EXERCISE DESCRIPTION: Emit the exact text of every line from the line with "the same way." to the line with "obj.matrix_parent_inverse = Matrix.Identity(4)", both ends included. No other output is expected.

GIVEN DATA:
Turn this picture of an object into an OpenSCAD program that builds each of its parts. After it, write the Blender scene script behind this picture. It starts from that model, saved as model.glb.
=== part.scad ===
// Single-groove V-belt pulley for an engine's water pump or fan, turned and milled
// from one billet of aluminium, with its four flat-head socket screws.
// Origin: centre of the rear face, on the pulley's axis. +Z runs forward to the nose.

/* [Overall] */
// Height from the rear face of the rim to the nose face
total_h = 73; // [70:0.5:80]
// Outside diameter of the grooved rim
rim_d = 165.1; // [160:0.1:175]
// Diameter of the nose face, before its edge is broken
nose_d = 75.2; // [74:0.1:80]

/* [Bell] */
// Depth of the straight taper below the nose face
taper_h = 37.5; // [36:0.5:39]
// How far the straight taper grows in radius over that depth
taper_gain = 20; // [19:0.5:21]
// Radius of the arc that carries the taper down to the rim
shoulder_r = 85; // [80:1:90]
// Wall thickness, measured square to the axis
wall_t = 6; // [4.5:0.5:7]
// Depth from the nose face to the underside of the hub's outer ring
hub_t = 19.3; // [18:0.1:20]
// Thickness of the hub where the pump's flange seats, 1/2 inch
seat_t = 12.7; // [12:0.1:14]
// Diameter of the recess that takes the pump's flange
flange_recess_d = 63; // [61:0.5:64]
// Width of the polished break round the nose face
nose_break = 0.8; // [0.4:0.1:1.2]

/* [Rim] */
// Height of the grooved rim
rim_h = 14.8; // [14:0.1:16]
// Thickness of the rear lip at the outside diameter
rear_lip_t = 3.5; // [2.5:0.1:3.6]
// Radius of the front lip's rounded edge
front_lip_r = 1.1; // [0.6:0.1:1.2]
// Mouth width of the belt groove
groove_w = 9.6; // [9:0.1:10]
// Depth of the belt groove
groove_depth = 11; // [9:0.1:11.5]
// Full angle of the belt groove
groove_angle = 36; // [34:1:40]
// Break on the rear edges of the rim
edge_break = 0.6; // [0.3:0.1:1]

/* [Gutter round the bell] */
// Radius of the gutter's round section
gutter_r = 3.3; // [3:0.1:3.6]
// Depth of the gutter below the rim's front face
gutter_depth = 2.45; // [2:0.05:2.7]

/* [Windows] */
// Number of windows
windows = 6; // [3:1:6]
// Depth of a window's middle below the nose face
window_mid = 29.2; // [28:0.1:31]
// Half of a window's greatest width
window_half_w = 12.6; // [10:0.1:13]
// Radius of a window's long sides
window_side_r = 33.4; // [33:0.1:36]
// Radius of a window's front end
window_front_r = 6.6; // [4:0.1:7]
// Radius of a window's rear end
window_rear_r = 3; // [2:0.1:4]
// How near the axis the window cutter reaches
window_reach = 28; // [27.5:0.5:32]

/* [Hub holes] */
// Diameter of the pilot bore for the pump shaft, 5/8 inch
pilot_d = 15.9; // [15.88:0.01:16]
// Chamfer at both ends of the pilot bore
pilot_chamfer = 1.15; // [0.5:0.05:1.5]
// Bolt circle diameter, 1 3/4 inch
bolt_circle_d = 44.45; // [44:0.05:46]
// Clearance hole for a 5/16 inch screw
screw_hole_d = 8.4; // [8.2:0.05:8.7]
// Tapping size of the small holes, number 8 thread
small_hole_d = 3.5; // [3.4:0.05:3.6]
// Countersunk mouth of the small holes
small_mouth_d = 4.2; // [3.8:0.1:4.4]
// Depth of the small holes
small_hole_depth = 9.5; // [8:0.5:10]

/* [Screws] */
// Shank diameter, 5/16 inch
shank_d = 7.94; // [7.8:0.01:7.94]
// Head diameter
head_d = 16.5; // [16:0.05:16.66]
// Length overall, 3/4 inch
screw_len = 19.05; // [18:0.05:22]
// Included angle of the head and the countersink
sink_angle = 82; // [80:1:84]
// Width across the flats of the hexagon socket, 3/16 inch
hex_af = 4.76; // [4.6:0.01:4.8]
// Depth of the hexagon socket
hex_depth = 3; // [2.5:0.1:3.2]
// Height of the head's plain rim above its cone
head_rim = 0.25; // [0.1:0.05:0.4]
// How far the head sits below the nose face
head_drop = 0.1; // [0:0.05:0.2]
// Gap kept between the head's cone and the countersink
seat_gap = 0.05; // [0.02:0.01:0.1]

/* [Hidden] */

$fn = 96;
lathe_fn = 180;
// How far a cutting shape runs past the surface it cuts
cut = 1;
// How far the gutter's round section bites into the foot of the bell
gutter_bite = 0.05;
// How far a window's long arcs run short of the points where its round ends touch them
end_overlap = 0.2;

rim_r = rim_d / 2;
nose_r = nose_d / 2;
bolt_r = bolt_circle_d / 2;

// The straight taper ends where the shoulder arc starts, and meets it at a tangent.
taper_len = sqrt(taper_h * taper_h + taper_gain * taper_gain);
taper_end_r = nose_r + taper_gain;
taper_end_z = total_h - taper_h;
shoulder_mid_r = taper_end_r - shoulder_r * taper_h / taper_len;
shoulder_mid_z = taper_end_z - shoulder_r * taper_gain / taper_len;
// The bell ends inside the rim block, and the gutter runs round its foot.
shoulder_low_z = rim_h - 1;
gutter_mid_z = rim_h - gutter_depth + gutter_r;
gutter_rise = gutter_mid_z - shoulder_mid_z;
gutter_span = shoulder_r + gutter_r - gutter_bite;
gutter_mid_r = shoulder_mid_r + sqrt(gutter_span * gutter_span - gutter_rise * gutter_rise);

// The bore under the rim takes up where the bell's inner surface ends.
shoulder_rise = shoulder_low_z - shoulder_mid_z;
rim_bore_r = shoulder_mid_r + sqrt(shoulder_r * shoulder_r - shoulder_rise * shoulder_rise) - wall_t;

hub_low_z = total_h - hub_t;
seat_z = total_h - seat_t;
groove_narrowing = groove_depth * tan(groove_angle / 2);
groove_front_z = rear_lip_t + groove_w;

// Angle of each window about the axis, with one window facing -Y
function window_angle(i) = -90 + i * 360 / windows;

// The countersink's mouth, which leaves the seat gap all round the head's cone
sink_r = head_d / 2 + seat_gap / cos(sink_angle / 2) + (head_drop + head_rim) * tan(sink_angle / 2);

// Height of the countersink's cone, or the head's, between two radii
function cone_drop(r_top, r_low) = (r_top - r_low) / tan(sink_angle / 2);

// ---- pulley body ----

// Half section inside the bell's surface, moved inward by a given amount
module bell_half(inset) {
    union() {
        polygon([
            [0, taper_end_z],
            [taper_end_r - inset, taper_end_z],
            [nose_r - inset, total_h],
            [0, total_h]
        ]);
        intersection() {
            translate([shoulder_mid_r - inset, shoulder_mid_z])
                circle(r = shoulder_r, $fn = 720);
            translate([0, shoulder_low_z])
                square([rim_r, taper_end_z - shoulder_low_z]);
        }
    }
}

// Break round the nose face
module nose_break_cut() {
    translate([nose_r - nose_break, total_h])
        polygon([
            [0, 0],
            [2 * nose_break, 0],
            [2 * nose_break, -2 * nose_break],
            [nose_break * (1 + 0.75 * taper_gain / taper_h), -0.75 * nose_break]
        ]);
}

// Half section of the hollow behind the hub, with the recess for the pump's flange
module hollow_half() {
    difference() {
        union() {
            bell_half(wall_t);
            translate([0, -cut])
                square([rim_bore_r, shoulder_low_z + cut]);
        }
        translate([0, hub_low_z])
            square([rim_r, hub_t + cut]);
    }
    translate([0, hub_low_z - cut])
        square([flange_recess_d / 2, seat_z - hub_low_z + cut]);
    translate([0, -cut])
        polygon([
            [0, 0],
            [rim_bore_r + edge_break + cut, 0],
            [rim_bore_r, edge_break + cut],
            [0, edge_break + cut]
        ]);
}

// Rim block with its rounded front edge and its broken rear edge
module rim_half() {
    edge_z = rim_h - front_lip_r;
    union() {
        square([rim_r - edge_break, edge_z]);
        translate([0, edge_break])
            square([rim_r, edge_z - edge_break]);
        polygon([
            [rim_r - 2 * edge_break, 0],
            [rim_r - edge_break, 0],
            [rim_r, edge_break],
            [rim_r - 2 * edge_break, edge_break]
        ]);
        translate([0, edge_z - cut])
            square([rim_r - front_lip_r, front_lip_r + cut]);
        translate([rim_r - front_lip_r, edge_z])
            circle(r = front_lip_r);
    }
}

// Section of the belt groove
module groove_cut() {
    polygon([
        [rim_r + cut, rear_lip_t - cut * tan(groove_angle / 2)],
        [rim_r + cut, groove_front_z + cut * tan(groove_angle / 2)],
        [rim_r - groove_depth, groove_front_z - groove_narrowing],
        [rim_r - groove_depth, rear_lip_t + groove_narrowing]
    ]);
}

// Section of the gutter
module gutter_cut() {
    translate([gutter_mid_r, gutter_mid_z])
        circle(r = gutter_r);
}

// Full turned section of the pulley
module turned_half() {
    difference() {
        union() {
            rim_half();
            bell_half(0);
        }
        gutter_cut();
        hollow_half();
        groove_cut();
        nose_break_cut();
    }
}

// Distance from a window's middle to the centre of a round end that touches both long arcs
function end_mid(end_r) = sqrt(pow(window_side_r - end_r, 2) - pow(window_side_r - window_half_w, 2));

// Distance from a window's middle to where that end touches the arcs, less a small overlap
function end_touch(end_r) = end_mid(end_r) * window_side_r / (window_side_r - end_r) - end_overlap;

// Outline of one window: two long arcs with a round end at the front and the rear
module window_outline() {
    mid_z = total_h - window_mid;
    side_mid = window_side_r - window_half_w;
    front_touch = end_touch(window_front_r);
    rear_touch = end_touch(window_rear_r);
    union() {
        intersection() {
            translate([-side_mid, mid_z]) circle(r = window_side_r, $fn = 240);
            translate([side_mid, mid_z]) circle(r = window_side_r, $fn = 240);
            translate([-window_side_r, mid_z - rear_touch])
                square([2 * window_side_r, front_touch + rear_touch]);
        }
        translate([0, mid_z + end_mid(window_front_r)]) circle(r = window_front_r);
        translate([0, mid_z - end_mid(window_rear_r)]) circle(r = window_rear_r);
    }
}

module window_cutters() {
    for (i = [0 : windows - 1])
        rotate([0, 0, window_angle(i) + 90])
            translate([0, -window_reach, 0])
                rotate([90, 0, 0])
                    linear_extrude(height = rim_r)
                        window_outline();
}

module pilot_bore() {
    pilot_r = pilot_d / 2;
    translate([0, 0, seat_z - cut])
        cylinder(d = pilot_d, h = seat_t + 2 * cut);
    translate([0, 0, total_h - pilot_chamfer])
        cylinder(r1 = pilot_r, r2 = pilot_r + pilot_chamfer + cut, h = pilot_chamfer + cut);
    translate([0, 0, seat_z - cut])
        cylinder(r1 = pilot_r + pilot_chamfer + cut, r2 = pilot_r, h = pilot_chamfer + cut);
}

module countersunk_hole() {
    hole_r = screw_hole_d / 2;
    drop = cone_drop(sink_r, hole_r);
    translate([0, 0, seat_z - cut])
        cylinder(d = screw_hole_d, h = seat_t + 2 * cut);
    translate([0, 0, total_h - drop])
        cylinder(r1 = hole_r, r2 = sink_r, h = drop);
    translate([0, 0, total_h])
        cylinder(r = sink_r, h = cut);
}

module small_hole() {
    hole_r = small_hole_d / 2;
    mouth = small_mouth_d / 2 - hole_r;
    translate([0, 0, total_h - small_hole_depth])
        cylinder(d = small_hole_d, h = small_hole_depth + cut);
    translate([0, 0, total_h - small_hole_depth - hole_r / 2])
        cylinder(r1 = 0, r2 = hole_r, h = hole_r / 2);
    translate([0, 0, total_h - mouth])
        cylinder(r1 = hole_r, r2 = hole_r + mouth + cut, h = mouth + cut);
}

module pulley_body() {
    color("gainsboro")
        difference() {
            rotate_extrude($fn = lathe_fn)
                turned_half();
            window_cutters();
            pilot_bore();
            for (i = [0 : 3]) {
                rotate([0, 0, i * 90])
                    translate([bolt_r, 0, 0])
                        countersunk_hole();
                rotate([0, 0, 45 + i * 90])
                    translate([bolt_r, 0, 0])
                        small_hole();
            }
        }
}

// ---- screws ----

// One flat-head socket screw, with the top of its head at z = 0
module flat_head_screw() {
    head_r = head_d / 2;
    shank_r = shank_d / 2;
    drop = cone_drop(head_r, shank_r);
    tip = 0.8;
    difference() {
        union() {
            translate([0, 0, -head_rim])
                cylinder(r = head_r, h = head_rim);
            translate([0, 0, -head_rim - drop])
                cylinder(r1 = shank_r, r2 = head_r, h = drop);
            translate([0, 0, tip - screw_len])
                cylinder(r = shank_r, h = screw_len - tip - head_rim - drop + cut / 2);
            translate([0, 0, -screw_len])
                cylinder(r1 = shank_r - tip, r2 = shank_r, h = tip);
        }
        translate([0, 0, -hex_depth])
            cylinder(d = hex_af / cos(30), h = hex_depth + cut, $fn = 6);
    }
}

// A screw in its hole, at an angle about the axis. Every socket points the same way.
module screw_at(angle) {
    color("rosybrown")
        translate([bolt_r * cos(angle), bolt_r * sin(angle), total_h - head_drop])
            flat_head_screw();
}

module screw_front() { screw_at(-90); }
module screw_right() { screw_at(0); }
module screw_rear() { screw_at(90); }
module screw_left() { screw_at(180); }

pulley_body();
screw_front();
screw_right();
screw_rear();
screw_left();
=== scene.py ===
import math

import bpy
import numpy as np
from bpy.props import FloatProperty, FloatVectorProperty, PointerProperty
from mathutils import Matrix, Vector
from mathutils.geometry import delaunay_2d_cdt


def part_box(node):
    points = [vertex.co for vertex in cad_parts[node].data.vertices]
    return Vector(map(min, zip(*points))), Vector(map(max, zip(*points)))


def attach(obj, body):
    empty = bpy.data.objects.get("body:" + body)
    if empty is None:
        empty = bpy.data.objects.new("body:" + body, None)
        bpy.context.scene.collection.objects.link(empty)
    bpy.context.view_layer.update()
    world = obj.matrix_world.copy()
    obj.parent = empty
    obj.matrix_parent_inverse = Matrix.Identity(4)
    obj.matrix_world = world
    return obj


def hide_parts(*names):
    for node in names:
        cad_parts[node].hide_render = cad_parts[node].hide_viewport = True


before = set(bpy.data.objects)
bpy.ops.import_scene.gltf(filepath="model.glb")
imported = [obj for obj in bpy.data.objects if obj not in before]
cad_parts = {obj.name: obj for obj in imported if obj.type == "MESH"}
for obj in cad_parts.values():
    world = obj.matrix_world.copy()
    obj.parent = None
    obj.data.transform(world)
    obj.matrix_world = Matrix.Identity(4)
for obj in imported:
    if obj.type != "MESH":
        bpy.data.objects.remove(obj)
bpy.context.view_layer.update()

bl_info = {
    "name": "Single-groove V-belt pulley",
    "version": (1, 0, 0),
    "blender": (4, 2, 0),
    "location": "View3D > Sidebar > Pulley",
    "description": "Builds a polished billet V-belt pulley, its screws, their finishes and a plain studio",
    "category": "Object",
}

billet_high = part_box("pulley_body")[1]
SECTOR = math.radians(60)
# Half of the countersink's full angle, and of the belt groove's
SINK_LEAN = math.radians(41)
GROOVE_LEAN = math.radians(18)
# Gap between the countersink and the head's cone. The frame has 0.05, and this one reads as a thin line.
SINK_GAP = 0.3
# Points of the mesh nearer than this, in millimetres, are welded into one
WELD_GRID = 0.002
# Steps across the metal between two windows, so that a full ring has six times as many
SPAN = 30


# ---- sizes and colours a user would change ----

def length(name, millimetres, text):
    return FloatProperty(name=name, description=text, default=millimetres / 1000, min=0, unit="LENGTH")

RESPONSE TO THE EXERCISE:
// A screw in its hole, at an angle about the axis. Every socket points the same way.
module screw_at(angle) {
    color("rosybrown")
        translate([bolt_r * cos(angle), bolt_r * sin(angle), total_h - head_drop])
            flat_head_screw();
}

module screw_front() { screw_at(-90); }
module screw_right() { screw_at(0); }
module screw_rear() { screw_at(90); }
module screw_left() { screw_at(180); }

pulley_body();
screw_front();
screw_right();
screw_rear();
screw_left();
=== scene.py ===
import math

import bpy
import numpy as np
from bpy.props import FloatProperty, FloatVectorProperty, PointerProperty
from mathutils import Matrix, Vector
from mathutils.geometry import delaunay_2d_cdt


def part_box(node):
    points = [vertex.co for vertex in cad_parts[node].data.vertices]
    return Vector(map(min, zip(*points))), Vector(map(max, zip(*points)))


def attach(obj, body):
    empty = bpy.data.objects.get("body:" + body)
    if empty is None:
        empty = bpy.data.objects.new("body:" + body, None)
        bpy.context.scene.collection.objects.link(empty)
    bpy.context.view_layer.update()
    world = obj.matrix_world.copy()
    obj.parent = empty
    obj.matrix_parent_inverse = Matrix.Identity(4)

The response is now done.